Colin Goddard survived the Virginia Tech massacre. He is the subject of the documentary, “Living for 32”. Goddard said, “I will always believe I was in the right place at the right time– in class at 9:00 am. And despite the horror of that 10 minute experience, I survived as one of the luckier ones. For the 32 Hokies who were lost that day, and for the 32 Americans who are lost everyday on average in our country, I’ve decided to devote this time in my life to making a difference, so their memories might be honored and the damage to our society lessened. Many people say we can’t or shouldn’t improve the gun laws in this country. I’m part of the next generation. I reject that premise, and I say we can and should do better.”

Goddard supports tighter background checks, and opposes laws that would allow students to carry weapons on campus.

The U.S. group Mayors Against Illegal Guns has just released the results of a bipartisan survey which found that 86 percent of Americans and 81 percent of gun owners support background checks on all gun sales. The group maintains a website, Close the Loophole.org. Gun shows, the ready access to semi-automatic weapons, and the additional availability of extended-capacity magazines are a recipe for the massacres that occur all too often in the U.S., and seemingly daily in Mexico.

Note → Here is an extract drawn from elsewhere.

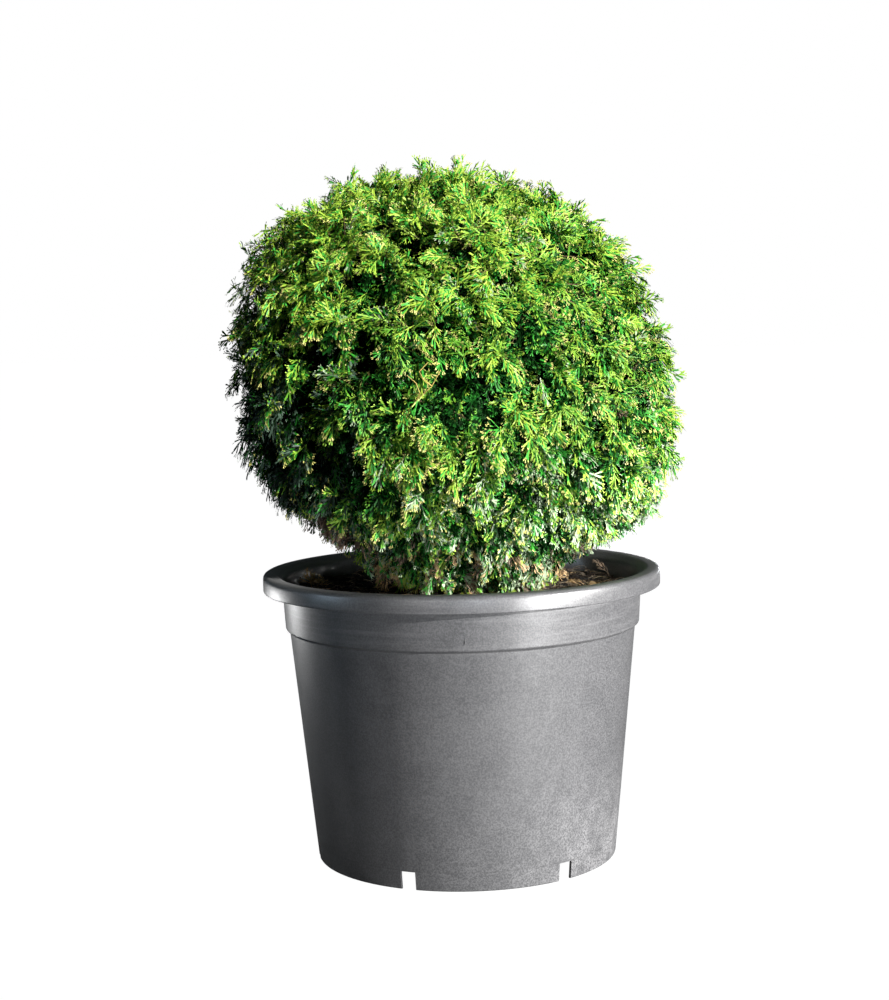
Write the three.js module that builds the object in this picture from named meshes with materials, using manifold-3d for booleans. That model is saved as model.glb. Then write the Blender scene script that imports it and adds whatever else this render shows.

Right now, Colorado is just one of a handful of states that require the background check at gun shows. 33 states do not regulate these sales at all.

In the wake of the Tucson shooting, amidst calls for bipartisanship and civility, now is the time for Democrats and Republicans to join together to pass a permanent ban on assault weapons, ban extended-capacity bullet clips, close the gun show loophole, and make our country a safer place.